Model integration tips:

  1. Start with rule‑based filters before adding ML overlays — rules are transparent and reduce tail risk.
  2. If you use ML, limit features to a compact set (bond slope, commodity trend, equity breadth) and test stability across regimes; include adversarial tests for policy shocks and sudden correlation shifts.
  3. Monitor rolling correlations (equity‑bond, commodity‑equity) — correlations shift by regime and your model must detect and adapt. Several asset managers observed notable correlation regime shifts in 2023–2025, so dynamic correlation monitoring is critical.

Conclusions & Risk Management

Intermarket confirmation is not a silver bullet, but it materially improves trade selection and risk control.
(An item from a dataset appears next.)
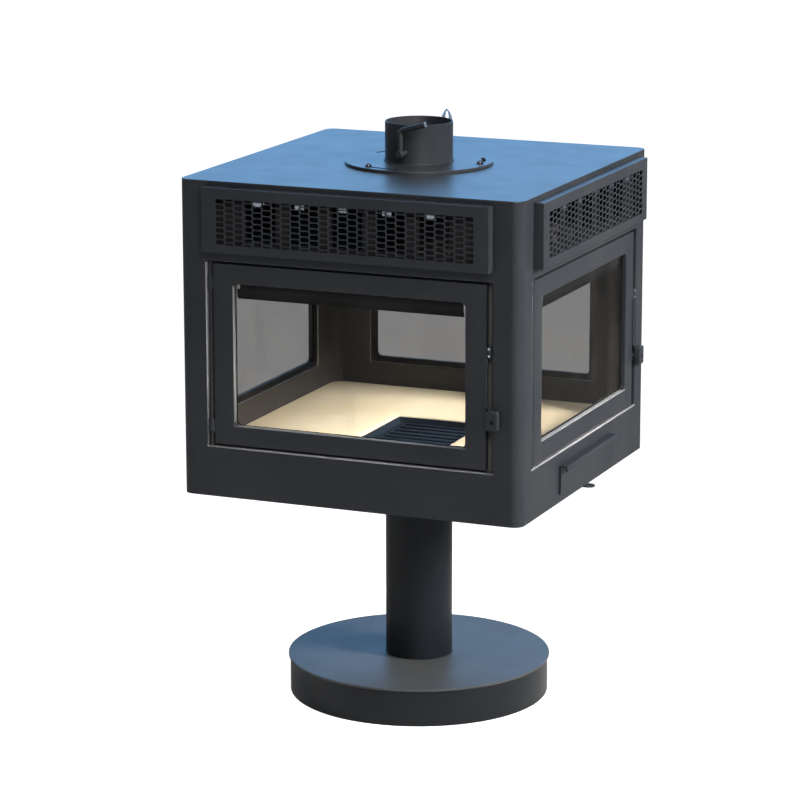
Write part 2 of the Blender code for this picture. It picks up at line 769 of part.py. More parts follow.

Use bond yields to read the policy‑driven component of FX, equities to measure growth/risk appetite, and commodities to validate terms‑of‑trade and inflation pressures. When these three align with your technical setup, conviction and position size may be increased; when they diverge, reduce size or skip the trade.

Finally, remember markets change: the gold‑real yield correlation and equity‑commodity relationships have evolved since 2022–2025, so keep monitoring long‑running stats and central‑bank behaviour rather than relying solely on historical averages. Practical habit: add an intermarket confirmation checklist to every trade log entry and revisit its predictive power quarterly.

Selected reading & data references: recent market coverage on yield‑driven USD moves, the evolving gold–real yield relationship and changing oil‑equity correlations provide helpful background when building filters.